Supported units by category

  • data: bytes, KB/KiB, MB/MiB, GB/GiB, TB/TiB, PB/PiB
  • tokens: tokens, characters, words, pages (1 page = 500 words)
  • css: px, rem, em, vh, vw, %, pt, ch
  • time: ms, seconds, minutes, hours, days
  • frequency: Hz, kHz, MHz, GHz, rpm

Error codes

Code

When it fires

Recovery

INPUT_EMPTY

value is 0 or missing

Provide a non-zero value

INPUT_INVALID_TYPE

from or to unit not in the category

Use a unit from the category's supported set

UNSUPPORTED_FORMAT

category value outside supported set

Use one of the five documented categories

When NOT to use this tool

For exact LLM token counts on a specific input, use the model's actual tokenizer (tiktoken for OpenAI, count_tokens in Anthropic SDK). This tool's per-model ratios are approximations calibrated to English prose; code and non-English text tokenise differently.

For real-time pixel-exact CSS layout debugging, use browser DevTools — the actual rendered pixel value depends on the live DOM context (font inheritance, viewport state, transforms).
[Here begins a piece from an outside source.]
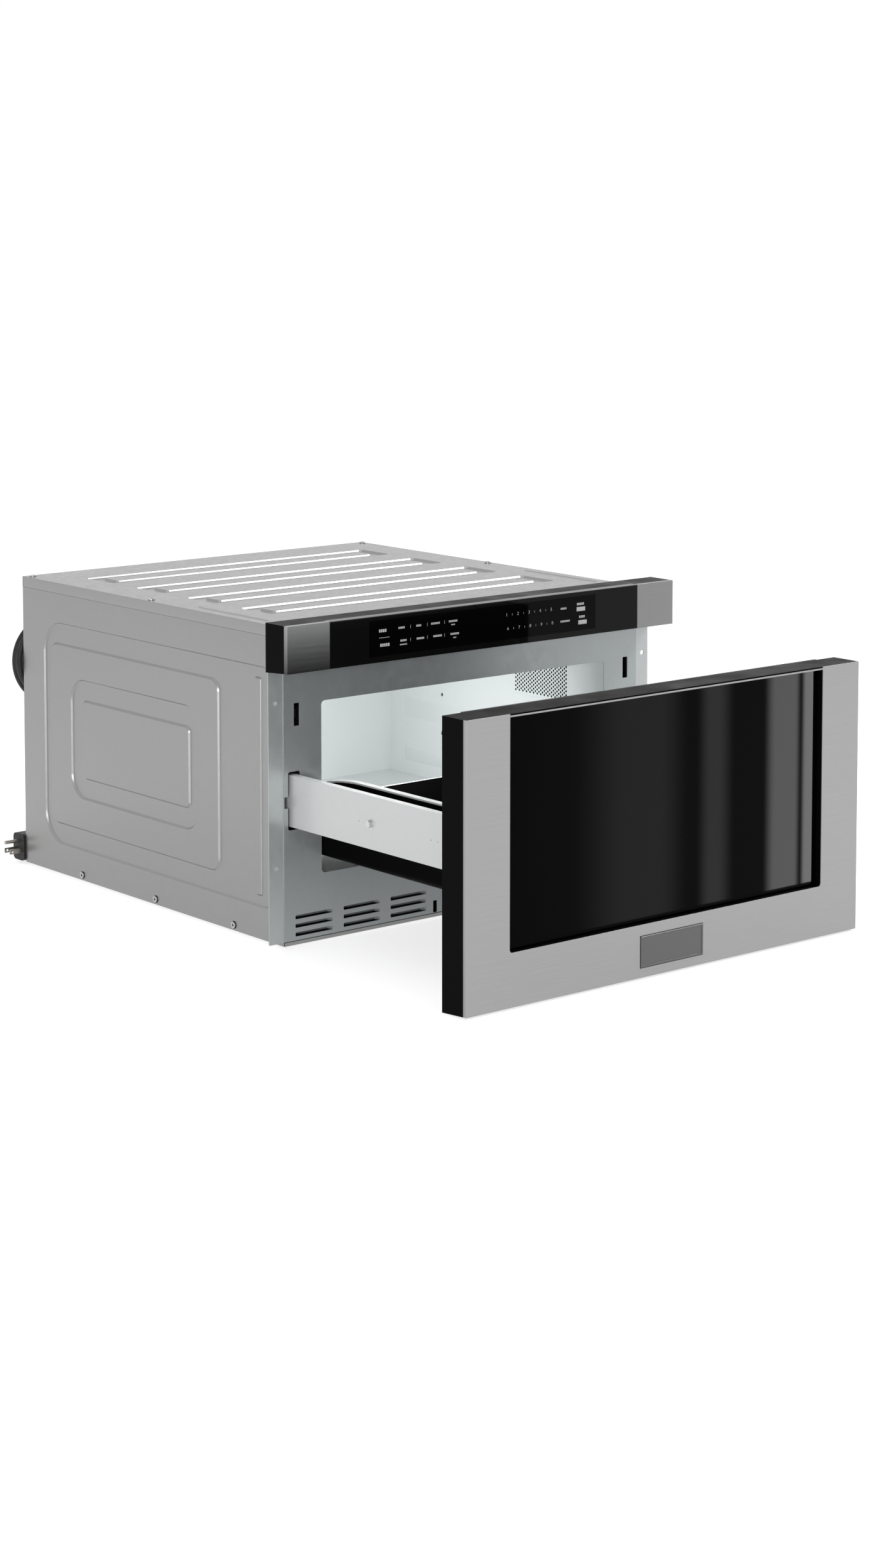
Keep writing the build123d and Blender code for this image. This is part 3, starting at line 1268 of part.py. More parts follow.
with BuildPart() as cord_tail:
    tail_top = Vector(gland_x, far_y, sleeve_low)
    tail_end = Vector(gland_x, far_y, coil_z + cord_d)
    with BuildLine() as tail_line:
        Line(tail_top, tail_end)
    with BuildSketch(Plane(origin=tail_top, z_dir=(0, 0, -1))):
        Circle(cord_r)
    sweep()
cord_tail.part.label = "cord_tail"
export_step(cord_tail.part, "parts/cord_tail.step")

# half turns in line, each one's radius changed by half a pitch, in to the climb and out again after it
climb_turn = coil_half_turns // 2
turn_radii = []
for turn in range(coil_half_turns):
    step_in = min(turn, coil_half_turns - turn)
    turn_radii.append(coil_radius - cord_pitch / 2 * step_in)
with BuildPart() as cord_coil:
    with BuildLine() as coil_line:
        point = Vector(gland_x, far_y, coil_z)
        Line(tail_end, point)
        for turn, radius in enumerate(turn_radii):
            over_top = turn % 2 == 1
            heading = 1 if over_top else -1
            middle_x = point.X + heading * radius
            crown_z = coil_z + heading * radius
            end_y = near_y if turn >= climb_turn else far_y
            end = Vector(middle_x + heading * radius, end_y, coil_z)
            if turn == climb_turn:
                crown = Vector(middle_x, (far_y + near_y) / 2, crown_z)
                slope = coil_climb_slope * (near_y - far_y) / radius
                crown_way = Vector(heading, slope, 0).normalized()
                biarc(point, Vector(0, 0, heading), crown, crown_way)
                biarc(crown, crown_way, end, Vector(0, 0, -heading))
            else:
                ThreePointArc(point, Vector(middle_x, end_y, crown_z), end)
            point = end
        coil_end = point - Vector(0, 0, cord_d)
        Line(point, coil_end)
    with BuildSketch(Plane(origin=tail_end, z_dir=(0, 0, -1))):
        Circle(cord_r)
    sweep()
cord_coil.part.label = "cord_coil"
export_step(cord_coil.part, "parts/cord_coil.step")

coil_wire = coil_line.wire()
coil_length = coil_wire.length
samples = int(coil_length / coil_sample_step)
path = [coil_wire.position_at(count / samples) for count in range(samples + 1)]
apart = int(coil_radius / coil_sample_step)
least = min(
    (path[first] - path[second]).length
    for first in range(samples)
    for second in range(first + apart, samples + 1)
)
print(f"coil: {coil_length:.0f} mm of cord, least gap to itself {least - cord_d:.2f} mm")

plug_middle_y = rear_y + plug_wall_gap + plug_width / 2
plug_middle_z = plug_bottom + plug_height / 2
lead_end = Vector(plug_x + plug_length, plug_middle_y, plug_middle_z)
lead_points = [
    coil_end,
    Vector(-177.6, 290.0, 222.0),
    Vector(-180.0, 290.6, 180.0),
    Vector(-179.5, 291.7, 136.0),
    Vector(-176.0, 293.2, 92.0),
    Vector(-177.5, 294.4, 66.0),
    Vector(-186.0, 295.4, 42.0),
    Vector(-204.0, 295.9, 24.5),
    Vector(-226.0, plug_middle_y, plug_middle_z),
    lead_end,
]
lead_radii = bend_radii(lead_points)
print("plug lead radii:", ", ".join(f"{radius:.0f}" for radius in lead_radii))
with BuildPart() as plug_lead:
    with BuildLine() as lead_line:
        FilletPolyline(*lead_points, radius=lead_radii)
    with BuildSketch(Plane(origin=coil_end, z_dir=(0, 0, -1))):
        Circle(cord_r)
    sweep()
plug_lead.part.label = "plug_lead"
export_step(plug_lead.part, "parts/plug_lead.step")
lead_length = lead_line.wire().length
lead_volume = pi * cord_r**2 * lead_length
volume_share = plug_lead.part.volume / lead_volume
print(f"plug lead: {lead_length:.0f} mm, volume {volume_share:.4f} of section times length")
print(f"whole cord: {coil_length + lead_length + (tail_top - tail_end).length:.0f} mm")

with BuildPart() as plug_body:
    body_end = plug_x + plug_length - plug_boot
    plug_y = (plug_middle_y - plug_width / 2, plug_middle_y + plug_width / 2)
    block((plug_x, body_end), plug_y, (plug_bottom, plug_bottom + plug_height))
    fillet(plug_body.edges().filter_by(Axis.X), plug_round)
    chamfer(plug_body.faces().sort_by(Axis.X)[-1].edges(), plug_bevel)
    boot_plane = Plane(origin=(body_end, plug_middle_y, plug_middle_z), z_dir=(1, 0, 0))
    with BuildSketch(boot_plane) as boot_start:
        Circle(plug_boot_d / 2)
    with BuildSketch(boot_plane.offset(plug_boot)) as boot_end:
        Circle(cord_r + gland_sleeve_wall)
    loft([boot_start.sketch, boot_end.sketch])
plug_body.part.label = "plug_body"
export_step(plug_body.part, "parts/plug_body.step")

with BuildPart() as plug_blades:
    blade_z = plug_middle_z - ground_spacing / 3
    for side in (-1, 1):
        blade_y = plug_middle_y + side * blade_spacing / 2
        limits_y = (blade_y - blade_sheet / 2, blade_y + blade_sheet / 2)
        limits_z = (blade_z - blade_width / 2, blade_z + blade_width / 2)
        block((plug_x - blade_length, plug_x), limits_y, limits_z)
        hole_start = (plug_x - blade_length + blade_hole_inset, blade_y - blade_sheet, blade_z)
        rod(hole_start, (0, 1, 0), blade_hole_d, 2 * blade_sheet, Mode.SUBTRACT)
    rod((plug_x, plug_middle_y, blade_z + ground_spacing), (-1, 0, 0), ground_pin_d, ground_pin_length)
plug_blades.part.label = "plug_blades"
export_step(plug_blades.part, "parts/plug_blades.step")

with BuildPart() as cord_ties:
    coil_x = gland_x - coil_radius
    low_r = coil_radius - climb_turn * cord_pitch / 2
    top_limits = (coil_z + low_r - cord_r, coil_z + coil_radius - cord_pitch / 2 + cord_r)
    bottom_limits = (coil_z - coil_radius - cord_r, coil_z - low_r - cord_pitch / 2 + cord_r + tie_sag)
    for middle_x, (low, high) in ((coil_x - cord_pitch / 2, top_limits), (coil_x, bottom_limits)):
        band_x = (middle_x - tie_width / 2, middle_x + tie_width / 2)
        inner_y = (near_y - cord_r - tie_gap, far_y + cord_r + tie_gap)
        inner_z = (low - tie_gap, high + tie_gap)
        outer_y = (rear_y, inner_y[1] + tie_thickness)
        outer_z = (inner_z[0] - tie_thickness, inner_z[1] + tie_thickness)
        block(band_x, outer_y, outer_z)
        block(band_x, inner_y, inner_z, Mode.SUBTRACT)
cord_ties.part.label = "cord_ties"
export_step(cord_ties.part, "parts/cord_ties.step")
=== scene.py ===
"""Drawer microwave with its drawer open: finishes, pressed sheets, control panel, cord and studio.

Metres, in the row frame: +Z up, X to the viewer's right, Y into the cabinet.
"""
import json
import math

import bmesh
import bpy
from mathutils import Matrix, Vector


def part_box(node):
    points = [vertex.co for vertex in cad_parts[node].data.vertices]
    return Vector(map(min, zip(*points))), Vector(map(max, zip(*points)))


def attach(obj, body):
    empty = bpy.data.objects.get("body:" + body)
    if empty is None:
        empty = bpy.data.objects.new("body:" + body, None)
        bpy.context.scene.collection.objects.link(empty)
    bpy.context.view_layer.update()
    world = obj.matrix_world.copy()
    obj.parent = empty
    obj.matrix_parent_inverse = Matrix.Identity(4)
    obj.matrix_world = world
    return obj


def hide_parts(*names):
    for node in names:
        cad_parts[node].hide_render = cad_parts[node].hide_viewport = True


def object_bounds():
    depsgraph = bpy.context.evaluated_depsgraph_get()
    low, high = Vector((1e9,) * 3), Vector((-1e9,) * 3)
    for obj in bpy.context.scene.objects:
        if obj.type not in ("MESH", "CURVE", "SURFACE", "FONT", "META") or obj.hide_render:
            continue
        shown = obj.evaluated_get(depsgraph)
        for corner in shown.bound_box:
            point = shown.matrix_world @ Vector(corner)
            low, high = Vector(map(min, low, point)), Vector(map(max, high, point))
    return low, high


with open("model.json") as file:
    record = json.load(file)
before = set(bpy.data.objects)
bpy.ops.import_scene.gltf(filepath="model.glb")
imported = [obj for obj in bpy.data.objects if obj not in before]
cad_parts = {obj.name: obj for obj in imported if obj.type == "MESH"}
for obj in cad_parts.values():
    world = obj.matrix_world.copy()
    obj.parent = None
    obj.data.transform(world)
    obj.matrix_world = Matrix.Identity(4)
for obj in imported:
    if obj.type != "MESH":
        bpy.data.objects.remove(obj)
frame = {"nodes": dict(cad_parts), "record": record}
cad_box = [list(corner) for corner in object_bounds()]
MM = 0.001
MERGE = 1e-6                   # points of a made piece that are closer than this become one
SOLID_MERGE = 1e-5             # the same for points of a solid's mesh

# ---------------------------------------------------------------- camera and light
LENS = 70.91
SENSOR = 36.0
CAMERA_PLACE = (-2.3766, -3.1185, 0.9198)
CAMERA_TURN = 39.43            # degrees to the right of +Y
CAMERA_DIP = 5.29              # degrees below the horizon
CAMERA_SHIFT = -0.22
WORLD_LIGHT = 0.35
FLOOR_COLOR = 0.8
FLOOR_GLOW = 0.74
FLOOR_REACH = 14.0
AIM = (0.0, -0.2, 0.15)        # what the softboxes face
# softboxes: place, size and power
SOFTBOXES = {
    "top_light": ((0.0, 0.3, 3.6), 2.4, 16),
    "key_light": ((2.6, -1.1, 3.2), 1.2, 80),
    "camera_side_light": ((-3.4, -2.9, 0.62), 1.2, 46),
}
CAVITY_LIGHT_PLACE = (-0.06, -0.272, 0.243)
CAVITY_LIGHT_WAY = (0, 1, -0.15)
CAVITY_LIGHT_SIZE = (0.16, 0.07)
CAVITY_LIGHT_POWER = 0.82
# upright bands in the door glass's reflection: X in millimetres where each begins, is full, wanes
# and ends, and its level
GLASS_BANDS = (
    (-150, -58, -14, 34, 5.4),
    (44, 67, 78, 106, 9.0),
    (152, 172, 204, 214, 30.0),
    (214, 222, 236, 242, 48.0),
)
BAND_FLOOR = 0.3               # level between the bands
BAND_CARD_GAP = 0.2            # between the door glass and the card
BAND_CARD_HEIGHT = 0.7
RAMP_ENDS = (0.001, 0.999)     # the bands' stops stay between the colour ramp's own two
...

This tool gives the spec-level conversion.

Performance notes

Typical execution: under 1ms. Pure math, no I/O, fully deterministic. REST responses are Edge-Cache eligible.

Try it now

Dev Unit Converter

Convert data, tokens, CSS, and time units with LLM tokenizer ratios

FAQ

Frequently asked questions

How accurate are the LLM token ratios?

Approximations calibrated to English prose. Code tokenises differently than prose; non-English scripts tokenise differently than English. For exact counts on specific inputs, use the model's actual tokenizer (tiktoken for OpenAI, count_tokens in Anthropic SDK). The converter is for estimates, not exact counts.

When should I use IEC vs SI for data sizes?

Storage hardware and marketing use SI (a "1 TB" drive is 10^12 bytes). Operating systems and memory subsystems often use IEC (a "1 GiB" memory block is 2^30 bytes). They differ by ~7% at the gigabyte scale, ~10% at the terabyte scale. Match the convention of your downstream system.

Why does my rem-to-px conversion differ from my browser?

The tool defaults to 16px base font size. Many design systems use 14px or 10px bases. Pass baseFontSize explicitly to match your codebase's root font size. Browser DevTools shows the actual computed value at the live DOM context, which is the source of truth for rendered pixels.

What's the conversion accuracy?

Pure math, no floating-point drift in the supported ranges. The token estimates are the only approximate output — every other category produces exact conversions.